The combination of an immediate 11% pay increase and revamping of the progression, coupled with the elimination of wage tiers, means hundreds of workers at all three companies will see their wages double from $18 per hour to $35 per hour as they move from temporary status to the top step of progression if they have been employed by the automaker for three years.

All employees are eligible for a $5,000 ratification bonus at GM, Ford and Stellantis. It is the first time temporary employees will receive the bonus. Temps also will be eligible for profit sharing for the first time.

The emphasis on improving lower-tier workers’ pay means smaller gains at the top of the scale, which has created some grumbling on social media and vows to vote no on the tentative agreements. But the early returns from the ratification voting indicate the proposed contracts are popular with members and winning by roughly four to one.

Salaried employees at all three companies also will get a 25% pay increase.

Employees hired before 2007 at all three companies will see their pensions improve by five dollars per month per year of credited service or about $1,800 per year when they retire.

Employees hired after 2007 will get increases in company contributions equal to 10% of their wages to the employee’s individual 401(K) retirement account.

All three companies will offer early retirement to some long-term employees, according to the union.

The UAW also says retirees and surviving spouses at all three companies will receive $500 payments each year over the length of the contract. It is the first adjustment for the pensioners in nearly two decades.

The union says GM, Ford and Stellantis all are committing to invest in new products, including several battery-electric vehicles.

GM plans to keep several factories busy building new BEVs. In addition to producing the Cadillac Lyriq, the Spring Hill Assembly Plant in Tennessee will manufacture one new BEV for GM and one for a future partner.

An electric fullsize SUV will be built at GM's Factory Zero in Detroit (pictured, below), a designated electric-vehicle center. GM plans to invest $4 billion in the assembly plant in Orion Township, MI. The company already has announced the plant will build electric versions of the Chevrolet Silverado and GMC Sierra fullsize pickup trucks.

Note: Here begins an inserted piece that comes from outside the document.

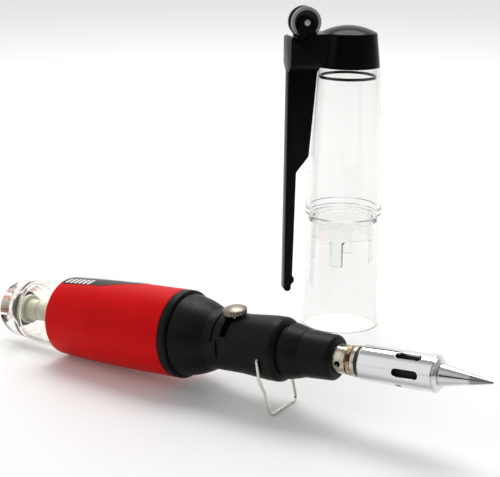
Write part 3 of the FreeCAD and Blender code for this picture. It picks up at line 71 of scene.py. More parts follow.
def torch_frame():
    joint = JOINTS["gas_control_turn"]
    axis = Vector(joint["axis"]).normalized()
    side = Vector((0, 1, 0))
    return frame_matrix(axis, axis.cross(side), Vector(joint["pos_m"]) - axis * CONTROL_X * MM)


def cap_frame():
    joint = JOINTS["flint_wheel_turn"]
    up = Vector((0, 0, 1))
    outward = Vector(joint["axis"]).normalized().cross(up)
    foot = Vector(joint["pos_m"]) - outward * WHEEL_X * MM
    foot.z = 0
    return frame_matrix(outward, up, foot)


def placed(x, z, degrees, axis):
    """A place in a group: moved along x and z, in millimetres, then turned about its own axis."""
    return Matrix.Translation((x * MM, 0, z * MM)) @ Matrix.Rotation(math.radians(degrees), 4, axis)


TORCH = torch_frame()
CAP = cap_frame()
LEVER = TORCH @ placed(CONTROL_X, 0, LEVER_LEAN, "X")
WHEEL = CAP @ placed(WHEEL_X, WHEEL_Z, 90, "Z")


# ---- Materials -----------------------------------------------


class Shader:
    """A Principled material, and helpers that add procedural detail in the piece's own metres."""

    def __init__(self, name, colour, roughness, metallic=0.0, **sockets):
        self.material = bpy.data.materials.new(name)
        self.material.use_nodes = True
        self.nodes = self.material.node_tree.nodes
        self.links = self.material.node_tree.links
        self.bsdf = self.nodes["Principled BSDF"]
        self.bsdf.inputs["Base Color"].default_value = (*colour, 1)
        self.bsdf.inputs["Roughness"].default_value = roughness
        self.bsdf.inputs["Metallic"].default_value = metallic
        for socket, value in sockets.items():
            self.bsdf.inputs[socket.replace("_", " ")].default_value = value
        self.where = None

    def coordinates(self):
        if self.where is None:
            self.where = self.nodes.new("ShaderNodeTexCoord")
        return self.where.outputs["Object"]

    def noise(self, size_mm, detail):
        """Noise whose features are about size_mm across."""
        noise = self.nodes.new("ShaderNodeTexNoise")
        noise.inputs["Scale"].default_value = 1 / (size_mm * MM)
        noise.inputs["Detail"].default_value = detail
        self.links.new(self.coordinates(), noise.inputs["Vector"])
        return noise.outputs["Fac"]

    def bands(self, pitch_mm, distortion):
        """Fine turning lines across x, about pitch_mm apart."""
        wave = self.nodes.new("ShaderNodeTexWave")
        wave.inputs["Scale"].default_value = 0.314 / (pitch_mm * MM)
        wave.inputs["Distortion"].default_value = distortion
        self.links.new(self.coordinates(), wave.inputs["Vector"])
        return wave.outputs["Fac"]

    def ramp(self, factor, stops):
        """Colours along a factor. A stop is (position, colour)."""
        ramp = self.nodes.new("ShaderNodeValToRGB")
        elements = ramp.color_ramp.elements
        while len(elements) < len(stops):
            elements.new(0.5)
        for element, (position, colour) in zip(elements, stops):
            element.position = position
            element.color = (*colour, 1)
        self.links.new(factor, ramp.inputs["Fac"])
        return ramp.outputs["Color"]

    def spread(self, factor, low, high):
        """Stretches the middle of a noise to run from low to high."""
        span = self.nodes.new("ShaderNodeMapRange")
        span.inputs["From Min"].default_value = 0.3
        span.inputs["From Max"].default_value = 0.7
        span.inputs["To Min"].default_value = low
        span.inputs["To Max"].default_value = high
        self.links.new(factor, span.inputs["Value"])
        return span.outputs["Result"]

    def rough(self, factor, low, high):
        self.links.new(self.spread(factor, low, high), self.bsdf.inputs["Roughness"])
        return self

    def tint(self, factor, stops):
        self.links.new(self.ramp(factor, stops), self.bsdf.inputs["Base Color"])
        return self

    def bump(self, height, depth_mm):
        bump = self.nodes.new("ShaderNodeBump")
        bump.inputs["Distance"].default_value = depth_mm * MM
        self.links.new(height, bump.inputs["Height"])
        earlier = self.bsdf.inputs["Normal"]
        if earlier.is_linked:
            self.links.new(earlier.links[0].from_socket, bump.inputs["Normal"])
        self.links.new(bump.outputs["Normal"], earlier)
        return self

    def let_lamps_through(self, colour):
        """Lets lamps shine through the clear plastic, so that it doesn't shade what is in it."""
        output = self.nodes["Material Output"]
        path = self.nodes.new("ShaderNodeLightPath")
        clear = self.nodes.new("ShaderNodeBsdfTransparent")
        clear.inputs["Color"].default_value = (*colour, 1)
        mix = self.nodes.new("ShaderNodeMixShader")
        self.links.new(path.outputs["Is Shadow Ray"], mix.inputs["Fac"])
        self.links.new(self.bsdf.outputs["BSDF"], mix.inputs[1])
        self.links.new(clear.outputs["BSDF"], mix.inputs[2])
        self.links.new(mix.outputs["Shader"], output.inputs["Surface"])
        return self


def clear_plastic(name, tint, index):
    shader = Shader(name, tint, 0.02, Transmission_Weight=1.0, IOR=index)
    shader.bump(shader.noise(6.0, 1.0), 0.02)
    shader.rough(shader.noise(3.0, 4.0), 0.01, 0.035)
    return shader.let_lamps_through((0.93, 0.935, 0.93)).material


def grip_lacquer():
    shader = Shader("grip_lacquer", (0.66, 0.002, 0.003), 0.45, Specular_IOR_Level=0.07)
    reds = [(0.35, (0.63, 0.0018, 0.003)), (0.65, (0.69, 0.0026, 0.004))]
    shader.tint(shader.noise(9.0, 4.0), reds)
    shader.rough(shader.noise(2.2, 5.0), 0.38, 0.47)
    shader.bump(shader.noise(0.16, 2.0), 0.004)
    return shader.material


def black_plastic(name, level=0.0040, low=0.36, high=0.46, specular=0.12):
    shader = Shader(name, (level, level, level), 0.4, Specular_IOR_Level=specular)
    worn = (level * 1.5, level * 1.45, level * 1.35)
    shader.tint(shader.noise(7.0, 5.0), [(0.3, (level * 0.8,) * 3), (0.7, worn)])
    shader.rough(shader.noise(1.4, 5.0), low, high)
    shader.bump(shader.noise(0.12, 3.0), 0.006)
    return shader.material


def plated_metal(name, colour, low, high, lines_mm=None):
    shader = Shader(name, colour, low, metallic=1.0)
    shader.rough(shader.noise(2.0, 6.0), low, high)
    shader.bump(shader.noise(1.1, 3.0), 0.0015)
    if lines_mm:
        shader.bump(shader.bands(lines_mm, 0.4), 0.0016)
    return shader.material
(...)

GMC Hummer Factory Zero.jpg

GM also will build future BEVs at both its Fairfax Assembly Plant in Kansas City, KS, and its Grand River Assembly Plant in Lansing, MI.

At Stellantis, where UAW President Shawn Fain says $19 billion in expected new investment will add 5,000 jobs during the life of the contract, plans call for BEV versions of the Jeep Wagoneer and Grand Wagoneer large SUVs at Warren Truck in Warren, MI, as well as a BEV version of the Ram at the plant in Sterling Heights, MI.

Stellantis also plans to build the next generation of the Dodge Durango and Jeep Grand Cherokee SUVs as well as their electric versions at assembly plants in Detroit.

Ford, according to contract highlights released by the UAW, will invest $8.1 billion at its factories during the life of the contract, including at least three new electric vehicles. A new electric truck will be built in a BEV plant inside Ford's Rouge complex in its hometown of Dearborn, MI.

At the Kentucky Truck Plant in Louisville, KY, Ford will add gas-electric hybrid versions of the Expedition and Lincoln Navigator large SUVs. Another assembly plant in Louisville that now makes Ford Escape and Lincoln Corsair small SUVs will get an unspecified new electric vehicle.

The Ohio Assembly Plant near Cleveland will build a new battery-electric van in addition to the medium-duty trucks and van chassis it now produces. An unspecified new vehicle will be built at a factory in Flat Rock, MI.